Blogvriend, we leven in fascinerende tijden. In deze tijd, en onze maatschappij, heeft een mens de vrijheid om te “zijn” wie hij “is”. Beter nog, op een of andere manier lijkt het voor de moderne mens tegenwoordig zelfs mogelijk te “spelen” met z’n identiteit. Sinds het internet kan de moderne mens z’n identiteit “kiezen”. Sociale media laten je jezelf “presenteren” op je sociaalst. Kunstenaars nemen massaal en onbeschaamd “zichzelf” als onderwerp in hun p-modernistische egodocumenten. Je lijkt in onze tijd te kunnen “zijn” wie je “wil” zijn. En dat identiteitsbeeld kun je dan ook nog eindeloos construeren en manipuleren. Fascinerend, zoals gezegd. Alleen . . . eh . . . wie bèn je dan eigenlijk?
Terwijl Hanco en ik destijds brainstormden over het verhaal van deze strip werd snel duidelijk dat we alletwee nu wel meer wilden dan de snelle actie/misdaad komedie, waar we vijftien jaar geleden aan waren begonnen. Wat zou zo’n strip als dit een prachtig voertuig kunnen zijn, om eens uit zoeken wat er nog meer zou kunnen met dit mooie medium. Volwassener, en dan zónder puberaal of cynisch te worden? Gelaagder, maar dan zónder koketterie en aanstellerij? Meer graphic novel, maar voor de argeloze lezer, desondanks wèl leesbaar en toegankelijk?
Okee. Probleem is nu natuurlijk, dat ik je nu hier op deze HMR-blog graag van alles over het verhaal zou willen vertellen, maar dat ik dan natuurlijk niet meteen het hele verhaal moet verklappen. Jeez. Hoe pak ik dat nou slim aan? Maar ik heb het beloofd. Misschien in wat algemenere termen? Beetje zweverig? Hmm.
“Help me, Rhonda” wordt een graphic novel over identiteit. Over “wie je bent”, maar óók wat anderen “van je maken”. Over hoe je zo’n image kan “construeren” en vooral ook hoe je jezelf daarin en daarna he-le-maal kunt kwijtraken.
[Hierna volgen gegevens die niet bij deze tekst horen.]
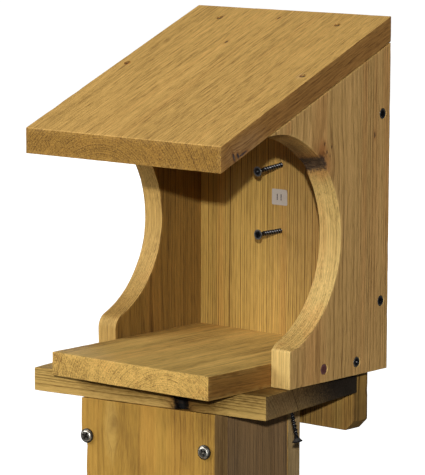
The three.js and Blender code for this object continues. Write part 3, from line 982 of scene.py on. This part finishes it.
def make_side(word, seed, wood_at, knot=None):
    """Above the straight foot of the front edge, a shoulder rounds over into the scoop."""
    node = f"{word}_side"
    low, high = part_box(node)
    place = placed((low.x, high.y, low.z), (0, -1, 0), (1, 0, 0), (0, 0, 1))
    rear_height = (high.z - low.z) / MM
    radius, shoulder, slant = SCOOPS[word]
    top = SCOOP_HEIGHT + radius
    toe = (rear_height - top) / math.tan(ROOF_SLOPE)
    turn = math.acos((SCOOP_FROM_REAR - SIDE_DEPTH + shoulder) / (radius + shoulder))
    foot = SCOOP_HEIGHT - (radius + shoulder) * math.sin(turn)
    over = foot + shoulder * turn
    scooped = over + radius * (turn + math.pi / 2)
    total = scooped + toe - SCOOP_FROM_REAR

    def front(t, through):
        if t <= foot:
            return SIDE_DEPTH, t
        if t <= over:
            angle = (t - foot) / shoulder
            back = shoulder * (1 - math.cos(angle))
            return SIDE_DEPTH - back, foot + shoulder * math.sin(angle)
        if t >= scooped:
            return SCOOP_FROM_REAR + t - scooped, top
        angle = turn - (t - over) / radius
        lean = slant * min(1.0, max(0.0, radius * math.cos(angle) / SLANT_FADE))
        reach = radius + lean * (through / BOARD - 0.5)
        return SCOOP_FROM_REAR - reach * math.cos(angle), SCOOP_HEIGHT - reach * math.sin(angle)

    def shape(x, y, z):
        fx, fz = front(z, y)
        share = x / SIDE_DEPTH
        return share * fx, y, (1 - share) * rear_height * z / total + share * fz

    cell = CELL * 0.7
    marks = [foot + (over - foot) * i / SHOULDER_STEPS for i in range(SHOULDER_STEPS + 1)]
    zs = steps(total, *marks, scooped, cell=cell)
    bm = block(steps(SIDE_DEPTH), steps(BOARD, cell=cell), zs, shape)
    dents = [((86, 9.5, knot[0][2]), (8, 40, 8), 1.6)] if knot else []
    board(node, place, bm, wood_at(place), seed, dents=dents)


def make_sides():
    def left_wood(place):
        return cedar(
            "left_side_cedar", place, seed=2, tones=tones(0.5, 0.31, 0.085), pith=(100, 130),
            ring=1.5, ring_share=0.38, streak=0.85, fibre=0.9, fleck=0.2, band=0.4, patch=0.3,
            # The inner face, turned to +X, is darkened as painted shade.
            end=(0.85, 0.8, 0.72), end_ring=0.5, browned=(((1, 0, 0), (0.4, 0.345, 0.24)),))

    knot = ((88, 9.5, 170.8), 7.3, (0.92, 0, 0.85), 0.95)
    specks = [((x, 19, z), r, (1, 2, 0.4), 0.8) for x, z, r in (
        (20, 190, 1.0), (81, 181, 0.9), (77, 178, 0.7), (84, 188, 0.7), (75, 185, 0.6))]
    sap = ((87, 19, 184), 4.0, (1, 1, 0.5), (0.78, 0.66, 0.6))
    # Painted shade along the inner edge of the scoop's cut face, above the knot.
    painted_cut_face_shade = ((98, 0, 186), 9.0, (0.42, 0.7, 0.55), (0.4, 0.36, 0.34))

    def right_wood(place):
        return cedar(
            "right_side_cedar", place, seed=3, tones=tones(0.69, 0.465, 0.15), pith=(95, -120),
            ring=1.5, ring_share=0.34, streak=0.85, fibre=0.9, fleck=0.2, band=0.35, patch=0.3,
            red=0.3, end=(0.85, 0.8, 0.72), end_ring=0.5, knots=(knot, *specks),
            stains=(sap, painted_cut_face_shade),
            # Faces turned to +X, and the scoop's downward cut face, are darkened as painted shade.
            browned=(((1, 0, 0), (0.79, 0.69, 0.7)), ((0, 0, -1), (0.62, 0.55, 0.52))))

    make_side("left", 2, left_wood)
    make_side("right", 3, right_wood, knot)


def make_back():
    low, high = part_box("back_board")
    place = placed(low, (1, 0, 0), (0, 1, 0), (0, 0, 1))
    width = (high.x - low.x) / MM
    height = (high.z - low.z) / MM
    slant = math.tan(ROOF_SLOPE)

    def shape(x, y, z):
        bottom = max(0, TAIL_CHAMFER - x, x - width + TAIL_CHAMFER)
        top = height - (BOARD - y) * slant
        return x, y, bottom + (top - bottom) * z / height

    xs = steps(width, TAIL_CHAMFER, width - TAIL_CHAMFER)
    bm = block(xs, steps(BOARD), steps(height), shape)
    dull_right = ((118, 0, 215), 40.0, (1, 0, 0.32), (0.84, 0.82, 0.95))
    # Darker towards the bottom of the back board's tail.
    darker_tail = ((width / 2, 9.5, 0), 40.0, (0.3, 0, 1), (0.62, 0.6, 0.62))
    wood = cedar(
        "back_cedar", place, seed=4, tones=tones(0.44, 0.27, 0.06), pith=(-70, 40), ring=1.6,
        ring_share=0.8, streak=0.55, fibre=0.8, fleck=0.2, band=0.3, patch=0.35, red=0.3,
        end_ring=0.6, wander=1.2, stains=(darker_tail, dull_right),
        # The right edge is darkened as painted shade.
        browned=(((1, 0, 0), (0.72, 0.67, 0.68)),))
    board("back_board", place, bm, wood, 4)


def make_floor():
    low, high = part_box("floor_board")
    place = placed((high.x, low.y, low.z), (-1, 0, 0), (0, 0, 1), (0, 1, 0))
    bm = block(steps((high.x - low.x) / MM), steps(BOARD), steps((high.y - low.y) / MM))
    wood = cedar(
        "floor_cedar", place, seed=5, tones=tones(0.66, 0.43, 0.116), pith=(44, -30), ring=1.7,
        ring_share=0.28, streak=0.85, fibre=0.85, fleck=0.35, band=0.9, patch=0.9, speckle=1.6,
        # The ledge's right end is darkened as painted shade.
        end=(0.9, 0.84, 0.75), end_ring=0.34, browned=(((1, 0, 0), (0.37, 0.27, 0.19)),))
    board("floor_board", place, bm, wood, 5)


def base_origin():
    """The middle of the mounting plate's front edge, level with the floor."""
    low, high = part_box("mounting_plate")
    middle = (low + high) / 2
    at = middle - BASE_Y * (PLATE_DEPTH / 2 * MM)
    return Vector((at.x, at.y, 0))


def on_base(x, y, z):
    return base_origin() + BASE_X * (x * MM) + BASE_Y * (y * MM) + UP * (z * MM)


def notch_cutter(place):
    """A ragged cone where a knot has fallen out of the plate's front edge."""
    middle = (NOTCH_RADIUS + NOTCH_FOOT_RADIUS) / 2
    draw = random.Random(5)
    bumps = [draw.uniform(-0.5, 0.5) for _ in range(NOTCH_BUMPS)]

    def ragged(angle, depth):
        return round_about(bumps, angle) + 0.3 * math.sin(depth * 0.9 + 3 * angle)

    rows = []
    for i in range(NOTCH_STEPS + 1):
        down = -BOARD + 2 * BOARD * i / NOTCH_STEPS
        rows.append((middle + (NOTCH_RADIUS - middle) * down / BOARD, down))
    bm = turned(rows, 32, ragged)
    # Board axes: Y is up, and Z runs to the right along the front edge.
    across = Vector((1, 0, 0))
    up = Vector((0, math.cos(NOTCH_LEAN), -math.sin(NOTCH_LEAN)))
    sideways = up.cross(across)
    bm.transform(place @ axes((0, BOARD / 2, NOTCH_Z), sideways.cross(up), sideways, up))
    return cutter_mesh("notch", bm)


def make_plate():
    low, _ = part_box("mounting_plate")
    foot = low.z / MM
    place = placed(on_base(-PLATE_LENGTH / 2, 0, foot), BASE_Y, UP, BASE_X)
    bm = block(steps(PLATE_DEPTH), steps(BOARD), steps(PLATE_LENGTH))
    burr = ((0, 9.5, NOTCH_Z), 6.5, (1, 0.25, 1), 1.0)
    # Painted shade and shadow: black inside the notch, the ledge's shadow along the top of the
    # front face, shade on the top under the house's right side, and shadow on the rear of the
    # right end.
    painted_notch_shadow = ((2, 9.5, NOTCH_Z), 7.5, (1, 0.2, 1), (0.015, 0.02, 0.03))
    shade = ((0, 19, 105), 14.0, (1, 1, 0.15), (0.42, 0.37, 0.28))
    painted_ledge_shadow = ((0, 13, 158), 15.0, (1, 0.75, 0.6), (0.38, 0.33, 0.26))
    painted_top_shade = ((60, 19, 208), 26.0, (0.4, 2, 1), (0.5, 0.45, 0.4))
    painted_end_shadow = ((126, 14, PLATE_LENGTH), 36.0, (0.6, 1, 1), (0.13, 0.15, 0.25))
    wood = cedar(
        "plate_cedar", place, seed=6, tones=tones(0.46, 0.295, 0.08), pith=(-75, -60), ring=2.0,
        ring_share=0.85, streak=0.8, fibre=0.7, fleck=0.3, band=0.6, patch=0.5,
        end=(0.44, 0.43, 0.6), end_ring=0.55, speckle=1.2, gloss=0.12,
        knots=(burr,), stains=(painted_notch_shadow, shade, painted_ledge_shadow, painted_end_shadow, painted_top_shade))
    board("mounting_plate", place, bm, wood, 6, cutters=[notch_cutter(place)])


def split_cutter(place):
    """A long splinter gone from the sleeve's left front arris."""
    draw = random.Random(8)
    levels = []
    for i in range(SPLIT_STEPS + 1):
        share = i / SPLIT_STEPS
        z = SPLIT_TOP - SPLIT_LENGTH * share
        open_at = min(1.0, share / 0.05) * (1 if share < 0.4 else (1 - (share - 0.4) / 0.6))
        wide = SPLIT_WIDTH * open_at + draw.uniform(-0.35, 0.35)
        deep = SPLIT_DEPTH * (0.35 + 0.65 * open_at) + draw.uniform(-0.8, 0.8)
        wide = max(wide, -0.4)
        levels.append([
            (-2, -2, z), (wide + 0.5, -2, z), (wide, deep * 0.5, z),
            (wide * 0.55, deep * 0.8, z), (-2, deep, z)])
    bm = lofted(levels)
    bm.transform(place)
    return cutter_mesh("split", bm)


def sleeve_wood(name, place, seed, **looks):
    settings = dict(
        tones=tones(0.42, 0.232, 0.038), pith=(35, 95), ring=1.8, ring_share=0.2, streak=0.6,
        fibre=0.7, fleck=0.2, band=0.5, patch=1.2, end=(0.8, 0.75, 0.66), end_ring=0.5)
    settings.update(looks)
    return cedar(name, place, seed, **settings)


def make_sleeve():
    low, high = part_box("sleeve_front_board")
    height = (high.z - low.z) / MM
    half = SLEEVE_WIDTH / 2
    for word, y, seed in (("front", 0.0, 7), ("rear", SLEEVE_WIDTH - BOARD, 8)):
        node = f"sleeve_{word}_board"
        place = placed(on_base(-half, y, 0), BASE_X, BASE_Y, UP)
        bm = block(steps(SLEEVE_WIDTH), steps(BOARD), steps(height))
        swirl = ((31, 0, 104), 5.0, (1, 0, 0.4), 0.0)
        # A pale streak of painted sheen.
        painted_sheen = ((29, 0, 106), 9.0, (1.5, 0, 0.35), (1.22, 1.33, 1.8))
        edge = (0.72, 0.76, 1.6) if word == "front" else (1.0, 1.25, 3.3)
        wood = sleeve_wood(
            f"sleeve_{word}_cedar", place, seed, knots=(swirl,), stains=(painted_sheen,),
            browned=((tuple(BASE_X), edge),))
        cutters = [split_cutter(place)] if word == "front" else []
        board(node, place, bm, wood, seed, cutters=cutters)
    width = SLEEVE_WIDTH - 2 * BOARD - 2 * SLEEVE_GAP
    for word, x, seed in (("left", -half, 9), ("right", half - BOARD, 10)):
        node = f"sleeve_{word}_board"
        rear = SLEEVE_WIDTH - BOARD - SLEEVE_GAP
        place = placed(on_base(x, rear, 0), -BASE_Y, BASE_X, UP)
        bm = block(steps(width), steps(BOARD), steps(height))
        wood = sleeve_wood(
            f"sleeve_{word}_cedar", place, seed, tones=tones(0.24, 0.136, 0.044),
            pith=(-50, 60), ring=2.2, ring_share=0.8, streak=1.1,
            band=1.6, patch=0.8, grey=0.2)
        board(node, place, bm, wood, seed)


# ---- Number label -----------------------------------------------------------------------------

STROKES = (-2.4, 1.6)  # the two plain strokes, from the label's middle

def paper():
    s = Shader("label_paper")
    at = s.vector("SCALE", s.add("ShaderNodeTexCoord").outputs["Object"], 1000.0)
    fibres = s.noise(s.vector("MULTIPLY", at, (1.2, 1.2, 2.4)), 4.0, 0.65)
    smudge = s.noise(s.vector("SCALE", at, 0.16), 2.0)
    colour = s.ramp(fibres, (0.3, (0.4, 0.34, 0.28)), (0.75, (0.52, 0.47, 0.41)))
    soiled = s.math("MULTIPLY", s.step(smudge, 0.45, 0.7), 0.35)
    colour = s.blend(soiled, colour, (0.38, 0.3, 0.24))
    low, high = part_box("number_label")
    middle = (low + high) / 2 / MM
    x, _, z = s.split(at)[:3]
    tall = s.math("COMPARE", z, middle.z, 2.6)
    ink = 0.0
    for stroke in STROKES:
        thin = s.math("COMPARE", x, middle.x + stroke, 0.5)
        ink = s.math("MAXIMUM", ink, s.math("MULTIPLY", thin, tall))
    worn = s.step(fibres, 0.36, 0.5)
    colour = s.blend(s.math("MULTIPLY", ink, worn), colour, (0.05, 0.04, 0.05))
    s.feed(s.surface.inputs["Base Color"], colour)
    s.feed(s.surface.inputs["Roughness"], s.math("MULTIPLY_ADD", fibres, 0.2, 0.55))
    s.feed(s.surface.inputs["Normal"], s.bump(fibres, 0.00005, 0.6))
    return s.material


def make_label():
    """Paper with round corners, one of them lifting."""
    low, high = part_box("number_label")
    width, height = (high.x - low.x) / MM, (high.z - low.z) / MM
    thick = (high.y - low.y) / MM
    radius = 1.2

    def shape(x, y, z):
        cx = min(max(x, radius), width - radius)
        cz = min(max(z, radius), height - radius)
        away = math.hypot(x - cx, z - cz)
        if away > radius:
            x = cx + (x - cx) * radius / away
            z = cz + (z - cz) * radius / away
        lift = max(0.0, (x / width + z / height) - 1.55) ** 2 * 3.0
        swell = 0.05 * math.sin(x * 0.9) * math.sin(z * 0.7)
        return x, thick * 0.45 + y * 0.4 + swell - lift, z

    cell = 0.6
    bm = block(steps(width, cell=cell), [0.0, thick], steps(height, cell=cell), shape)
    place = placed(low, (1, 0, 0), (0, 1, 0), (0, 0, 1))
    piece = to_object("number_label_paper", bm, place)
    finish_surface(piece, paper(), 50)
    stand_for(piece, "number_label")


# ---- All of it ----------------------------------------------------------------------------------

make_roof()
make_sides()
make_back()
make_floor()
make_plate()
make_sleeve()
make_screws()
make_label()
Ons verhaal is gesitueerd in het begin van de jaren zestig. Voormalig acrobate Rhonda Kaplan is op drift. Rouw, schuldgevoelens en de maffia op haar spoor. Precies wanneer het er allemaal tamelijk slecht voor onze mooie protagoniste uitziet, ontmoet Rhonda in de “California Zephyr” een man die haar een bizar voorstel doet. Rhonda accepteert.
We komen nu terecht in de film-glitter-wereld van sixties Hollywood. Villa’s, parties. Zien we daar Frank Sinatra? Marilyn? Elvis? De man van de trein blijkt natuurlijk lang niet alles verteld te hebben. Wat eerst een eenvoudig klusje leek, blijkt opeens eindeloos ingewikkelder en loopt door een klein (chemisch) incidentje ook nog es totaal uit de hand. Er blijkt in de Hollywood prachtwereld onder het oppervlak iets te broeien. Zaken waarbij een beetje acrobatiek soms erg van pas kan komen. En de maffia duikt ook weer op en blijkt ook taaier dan gedacht. Je kunt het raden. Onze Rhonda verliest goed de controle.
In het tweede deel verplaatst het verhaal zich. Er gaat gefilmd worden op locatie. We gaan naar het Amsterdam van de jaren zestig. Hippies, provo’s. Nieuwe tijden knisperen in de lucht. Een maf decor, maar cruciaal voor het verhaal. Hier werken we dan uiteindelijk naar de apotheose van onze verwikkelingen en dat zal nog niet eenvoudig zijn. Om allerlei redenen krijgt onze Rhonda het namelijk erg moeilijk.
Wat wil die vent van de trein nou uiteindelijk? Hoe raakt ze de maffia kwijt? Red je je hieruit met meer acrobatiek, Rhonda? Wat wordt precies de rol van de “love interest”? En waarom blijkt dit opeens allemaal een politieke connotatie te krijgen? In welk wespennest is Rhonda terechtgekomen? Zal onze Amerikaanse, in dit kleine, exotische, Europese land, uiteindelijk weten af te rekenen met al haar nieuwe, maar uiteindelijk ook haar oude, problemen ? En wat heeft bovenstaande, in godsnaam, allemaal te maken met identiteit?
We gaan het zien. Vager kan ik het niet maken. Zoals ik het nu zie, twee of drie albums.